#### Exercise directions:
In the data below, find each line containing the string "this" and return it.

#### Dataset entries:
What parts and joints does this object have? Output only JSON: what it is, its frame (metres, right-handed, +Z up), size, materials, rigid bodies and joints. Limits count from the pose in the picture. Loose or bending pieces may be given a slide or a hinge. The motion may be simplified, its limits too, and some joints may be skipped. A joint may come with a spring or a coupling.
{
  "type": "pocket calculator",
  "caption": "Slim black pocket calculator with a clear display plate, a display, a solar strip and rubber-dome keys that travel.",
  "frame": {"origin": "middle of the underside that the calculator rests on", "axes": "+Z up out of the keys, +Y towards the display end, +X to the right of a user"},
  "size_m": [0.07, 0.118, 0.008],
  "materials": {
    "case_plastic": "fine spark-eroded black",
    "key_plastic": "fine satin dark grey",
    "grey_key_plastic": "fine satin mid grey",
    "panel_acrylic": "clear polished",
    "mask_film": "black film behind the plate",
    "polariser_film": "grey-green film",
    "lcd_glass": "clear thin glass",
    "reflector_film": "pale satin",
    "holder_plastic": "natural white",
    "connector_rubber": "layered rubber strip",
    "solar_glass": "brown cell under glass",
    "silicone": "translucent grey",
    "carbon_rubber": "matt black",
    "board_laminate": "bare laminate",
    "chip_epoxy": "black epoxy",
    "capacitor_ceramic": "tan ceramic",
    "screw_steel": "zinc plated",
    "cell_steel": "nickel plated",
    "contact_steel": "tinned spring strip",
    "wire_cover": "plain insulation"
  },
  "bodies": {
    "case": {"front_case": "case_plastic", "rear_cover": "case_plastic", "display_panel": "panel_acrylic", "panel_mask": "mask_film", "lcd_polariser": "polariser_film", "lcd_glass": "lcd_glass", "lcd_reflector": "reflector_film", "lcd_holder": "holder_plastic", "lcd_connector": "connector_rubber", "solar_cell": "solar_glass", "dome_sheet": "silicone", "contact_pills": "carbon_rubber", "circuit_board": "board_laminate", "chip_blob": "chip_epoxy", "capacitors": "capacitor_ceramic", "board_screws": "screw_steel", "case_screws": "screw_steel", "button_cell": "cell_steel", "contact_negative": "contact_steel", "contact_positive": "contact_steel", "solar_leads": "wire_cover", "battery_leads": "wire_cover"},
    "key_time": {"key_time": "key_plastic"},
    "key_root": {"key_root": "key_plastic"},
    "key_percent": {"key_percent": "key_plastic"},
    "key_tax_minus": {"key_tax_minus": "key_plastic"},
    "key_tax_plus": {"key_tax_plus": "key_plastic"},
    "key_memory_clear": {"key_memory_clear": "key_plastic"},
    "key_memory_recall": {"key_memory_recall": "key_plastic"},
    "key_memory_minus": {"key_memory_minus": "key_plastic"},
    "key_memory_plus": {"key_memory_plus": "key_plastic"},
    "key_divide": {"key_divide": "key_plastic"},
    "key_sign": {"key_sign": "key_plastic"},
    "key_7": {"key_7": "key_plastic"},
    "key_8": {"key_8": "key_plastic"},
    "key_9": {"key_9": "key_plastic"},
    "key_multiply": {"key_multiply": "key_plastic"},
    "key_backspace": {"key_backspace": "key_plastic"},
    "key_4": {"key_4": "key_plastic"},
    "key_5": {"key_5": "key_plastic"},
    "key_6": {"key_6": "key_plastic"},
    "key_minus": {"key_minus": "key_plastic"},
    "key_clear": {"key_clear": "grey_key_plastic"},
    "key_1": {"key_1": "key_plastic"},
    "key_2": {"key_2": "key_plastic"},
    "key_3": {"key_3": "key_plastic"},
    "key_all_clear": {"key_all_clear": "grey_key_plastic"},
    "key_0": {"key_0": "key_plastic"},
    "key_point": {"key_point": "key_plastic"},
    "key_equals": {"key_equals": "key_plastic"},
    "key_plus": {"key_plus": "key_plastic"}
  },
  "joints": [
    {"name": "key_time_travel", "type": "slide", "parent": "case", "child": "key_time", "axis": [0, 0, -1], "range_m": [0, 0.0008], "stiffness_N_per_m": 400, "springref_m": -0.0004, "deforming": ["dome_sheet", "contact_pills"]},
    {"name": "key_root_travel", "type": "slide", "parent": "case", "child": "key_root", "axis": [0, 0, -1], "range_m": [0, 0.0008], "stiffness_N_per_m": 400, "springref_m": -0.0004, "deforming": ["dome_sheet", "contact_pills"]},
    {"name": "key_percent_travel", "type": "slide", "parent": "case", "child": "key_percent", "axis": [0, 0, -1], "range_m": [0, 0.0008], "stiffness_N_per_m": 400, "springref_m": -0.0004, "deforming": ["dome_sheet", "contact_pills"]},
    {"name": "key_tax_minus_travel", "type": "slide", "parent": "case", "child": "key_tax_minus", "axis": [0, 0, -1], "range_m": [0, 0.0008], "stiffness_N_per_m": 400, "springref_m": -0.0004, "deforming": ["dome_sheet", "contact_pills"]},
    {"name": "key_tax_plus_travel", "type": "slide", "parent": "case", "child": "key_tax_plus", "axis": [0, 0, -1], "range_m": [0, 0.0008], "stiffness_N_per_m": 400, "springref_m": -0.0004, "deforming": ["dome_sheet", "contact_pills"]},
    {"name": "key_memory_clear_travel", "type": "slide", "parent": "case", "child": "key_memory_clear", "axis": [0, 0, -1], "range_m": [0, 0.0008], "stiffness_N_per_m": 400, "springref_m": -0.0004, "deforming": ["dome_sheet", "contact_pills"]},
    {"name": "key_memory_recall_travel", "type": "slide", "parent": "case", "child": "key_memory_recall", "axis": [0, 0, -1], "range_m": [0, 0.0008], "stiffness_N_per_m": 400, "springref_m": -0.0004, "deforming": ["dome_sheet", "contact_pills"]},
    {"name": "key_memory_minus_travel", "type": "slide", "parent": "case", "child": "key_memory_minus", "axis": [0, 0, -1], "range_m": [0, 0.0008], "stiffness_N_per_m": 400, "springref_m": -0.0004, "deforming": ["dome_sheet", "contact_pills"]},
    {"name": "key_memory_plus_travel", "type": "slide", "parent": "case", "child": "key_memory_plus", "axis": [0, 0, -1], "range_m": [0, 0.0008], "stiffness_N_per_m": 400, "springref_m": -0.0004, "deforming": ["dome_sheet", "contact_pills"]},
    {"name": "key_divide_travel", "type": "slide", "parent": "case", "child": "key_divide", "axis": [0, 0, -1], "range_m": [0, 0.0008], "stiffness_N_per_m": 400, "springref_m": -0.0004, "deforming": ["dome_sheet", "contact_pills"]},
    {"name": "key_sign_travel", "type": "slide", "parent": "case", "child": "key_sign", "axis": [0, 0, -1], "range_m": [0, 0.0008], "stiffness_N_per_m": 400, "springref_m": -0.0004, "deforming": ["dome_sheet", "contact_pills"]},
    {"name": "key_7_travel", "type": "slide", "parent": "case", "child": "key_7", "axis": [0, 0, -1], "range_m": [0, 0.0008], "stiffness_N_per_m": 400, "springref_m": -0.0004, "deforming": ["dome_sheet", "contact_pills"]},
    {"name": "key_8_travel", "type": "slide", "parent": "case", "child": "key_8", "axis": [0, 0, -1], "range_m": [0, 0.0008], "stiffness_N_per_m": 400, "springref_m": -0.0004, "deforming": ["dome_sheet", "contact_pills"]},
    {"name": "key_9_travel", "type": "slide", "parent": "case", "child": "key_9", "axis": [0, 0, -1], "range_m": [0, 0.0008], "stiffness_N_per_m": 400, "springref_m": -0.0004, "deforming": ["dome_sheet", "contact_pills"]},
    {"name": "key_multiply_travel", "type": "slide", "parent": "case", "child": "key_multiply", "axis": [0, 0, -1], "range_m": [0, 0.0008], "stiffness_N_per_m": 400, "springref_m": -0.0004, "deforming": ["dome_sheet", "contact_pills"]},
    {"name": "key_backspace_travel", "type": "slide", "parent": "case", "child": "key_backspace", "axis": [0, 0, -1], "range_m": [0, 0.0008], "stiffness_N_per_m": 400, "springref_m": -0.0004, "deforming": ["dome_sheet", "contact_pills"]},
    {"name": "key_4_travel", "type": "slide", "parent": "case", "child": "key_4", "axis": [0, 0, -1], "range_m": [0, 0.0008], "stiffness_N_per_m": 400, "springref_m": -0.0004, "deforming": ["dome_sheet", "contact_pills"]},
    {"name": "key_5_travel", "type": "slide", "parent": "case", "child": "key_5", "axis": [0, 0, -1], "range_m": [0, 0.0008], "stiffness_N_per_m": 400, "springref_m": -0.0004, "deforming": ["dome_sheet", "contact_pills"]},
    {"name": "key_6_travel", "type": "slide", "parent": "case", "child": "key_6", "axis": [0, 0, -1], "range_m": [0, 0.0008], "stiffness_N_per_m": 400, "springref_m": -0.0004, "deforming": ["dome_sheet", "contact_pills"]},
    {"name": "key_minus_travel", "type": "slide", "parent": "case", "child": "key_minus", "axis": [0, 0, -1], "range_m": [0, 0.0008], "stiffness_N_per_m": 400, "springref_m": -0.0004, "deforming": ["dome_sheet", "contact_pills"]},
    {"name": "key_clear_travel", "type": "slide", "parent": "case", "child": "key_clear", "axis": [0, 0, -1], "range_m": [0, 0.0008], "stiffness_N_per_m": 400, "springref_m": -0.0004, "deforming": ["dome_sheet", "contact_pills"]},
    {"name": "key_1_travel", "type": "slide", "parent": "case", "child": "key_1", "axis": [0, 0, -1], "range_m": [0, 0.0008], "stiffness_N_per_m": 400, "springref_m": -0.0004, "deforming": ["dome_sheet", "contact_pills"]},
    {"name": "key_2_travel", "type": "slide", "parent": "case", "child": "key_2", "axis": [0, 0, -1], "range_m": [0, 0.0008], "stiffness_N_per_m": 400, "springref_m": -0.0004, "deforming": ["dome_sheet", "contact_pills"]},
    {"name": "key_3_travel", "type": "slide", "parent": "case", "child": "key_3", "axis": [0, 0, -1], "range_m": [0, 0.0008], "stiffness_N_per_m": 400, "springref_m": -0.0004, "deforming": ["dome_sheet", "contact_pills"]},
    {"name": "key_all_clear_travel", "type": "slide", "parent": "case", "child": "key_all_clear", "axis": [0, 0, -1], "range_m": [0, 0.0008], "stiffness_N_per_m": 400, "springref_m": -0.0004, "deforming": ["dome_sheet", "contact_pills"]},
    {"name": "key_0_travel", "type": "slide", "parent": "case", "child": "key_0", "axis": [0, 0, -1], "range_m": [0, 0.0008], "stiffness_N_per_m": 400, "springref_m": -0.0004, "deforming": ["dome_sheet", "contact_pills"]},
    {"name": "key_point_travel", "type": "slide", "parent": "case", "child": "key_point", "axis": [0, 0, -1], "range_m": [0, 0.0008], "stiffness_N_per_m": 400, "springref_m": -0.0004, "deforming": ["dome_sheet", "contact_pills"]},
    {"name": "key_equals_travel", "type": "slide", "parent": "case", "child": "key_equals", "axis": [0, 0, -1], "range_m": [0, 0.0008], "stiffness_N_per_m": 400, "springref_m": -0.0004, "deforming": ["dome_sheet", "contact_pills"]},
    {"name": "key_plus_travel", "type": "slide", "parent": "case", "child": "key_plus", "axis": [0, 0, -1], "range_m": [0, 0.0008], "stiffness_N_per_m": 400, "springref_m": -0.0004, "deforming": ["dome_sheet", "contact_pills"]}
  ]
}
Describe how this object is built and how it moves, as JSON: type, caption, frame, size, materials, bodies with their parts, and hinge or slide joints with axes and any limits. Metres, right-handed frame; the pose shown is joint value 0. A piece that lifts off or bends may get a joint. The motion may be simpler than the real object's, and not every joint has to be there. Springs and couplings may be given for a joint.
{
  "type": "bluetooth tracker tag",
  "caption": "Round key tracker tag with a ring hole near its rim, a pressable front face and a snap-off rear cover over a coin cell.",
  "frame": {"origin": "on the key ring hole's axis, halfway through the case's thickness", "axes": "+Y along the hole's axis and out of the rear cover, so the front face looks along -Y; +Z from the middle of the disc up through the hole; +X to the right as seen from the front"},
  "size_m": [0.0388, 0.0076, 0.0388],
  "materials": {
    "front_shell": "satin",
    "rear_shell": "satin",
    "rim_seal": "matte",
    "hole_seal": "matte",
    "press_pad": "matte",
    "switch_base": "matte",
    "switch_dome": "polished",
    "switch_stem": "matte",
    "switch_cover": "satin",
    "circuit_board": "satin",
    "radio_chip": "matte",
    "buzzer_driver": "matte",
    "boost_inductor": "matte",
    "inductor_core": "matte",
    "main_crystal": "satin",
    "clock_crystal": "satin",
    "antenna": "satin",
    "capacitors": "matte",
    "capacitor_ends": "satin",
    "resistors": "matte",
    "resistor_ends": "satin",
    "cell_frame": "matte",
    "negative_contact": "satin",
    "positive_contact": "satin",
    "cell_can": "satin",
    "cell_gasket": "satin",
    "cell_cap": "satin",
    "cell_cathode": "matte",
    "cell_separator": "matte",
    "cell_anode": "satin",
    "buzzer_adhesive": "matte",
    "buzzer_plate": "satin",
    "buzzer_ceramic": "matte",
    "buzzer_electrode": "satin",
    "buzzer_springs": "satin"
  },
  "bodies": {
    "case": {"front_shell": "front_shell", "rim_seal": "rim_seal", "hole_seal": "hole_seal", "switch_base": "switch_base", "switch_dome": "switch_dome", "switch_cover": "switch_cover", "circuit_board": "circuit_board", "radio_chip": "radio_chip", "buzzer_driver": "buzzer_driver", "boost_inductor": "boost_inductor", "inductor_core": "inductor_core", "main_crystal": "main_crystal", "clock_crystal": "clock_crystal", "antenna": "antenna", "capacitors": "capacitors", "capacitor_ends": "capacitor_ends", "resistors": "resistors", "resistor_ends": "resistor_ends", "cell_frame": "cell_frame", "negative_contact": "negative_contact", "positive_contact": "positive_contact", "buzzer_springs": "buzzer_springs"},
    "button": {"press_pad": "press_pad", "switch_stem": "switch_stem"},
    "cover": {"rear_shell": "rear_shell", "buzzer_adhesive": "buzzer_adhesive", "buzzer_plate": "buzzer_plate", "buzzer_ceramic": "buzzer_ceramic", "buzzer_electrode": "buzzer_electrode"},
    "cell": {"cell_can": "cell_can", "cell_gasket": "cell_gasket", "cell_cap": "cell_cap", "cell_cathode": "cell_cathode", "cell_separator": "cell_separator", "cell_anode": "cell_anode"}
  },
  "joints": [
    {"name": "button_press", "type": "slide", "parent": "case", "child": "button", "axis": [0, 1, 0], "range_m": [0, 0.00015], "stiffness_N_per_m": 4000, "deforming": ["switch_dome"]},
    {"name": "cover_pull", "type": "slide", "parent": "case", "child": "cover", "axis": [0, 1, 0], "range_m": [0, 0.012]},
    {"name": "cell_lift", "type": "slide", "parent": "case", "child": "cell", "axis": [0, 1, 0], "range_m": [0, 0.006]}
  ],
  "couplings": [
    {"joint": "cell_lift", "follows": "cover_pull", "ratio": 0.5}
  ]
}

#### Exercise output:
What parts and joints does this object have? Output only JSON: what it is, its frame (metres, right-handed, +Z up), size, materials, rigid bodies and joints. Limits count from the pose in the picture. Loose or bending pieces may be given a slide or a hinge. The motion may be simplified, its limits too, and some joints may be skipped. A joint may come with a spring or a coupling.
Describe how this object is built and how it moves, as JSON: type, caption, frame, size, materials, bodies with their parts, and hinge or slide joints with axes and any limits. Metres, right-handed frame; the pose shown is joint value 0. A piece that lifts off or bends may get a joint. The motion may be simpler than the real object's, and not every joint has to be there. Springs and couplings may be given for a joint.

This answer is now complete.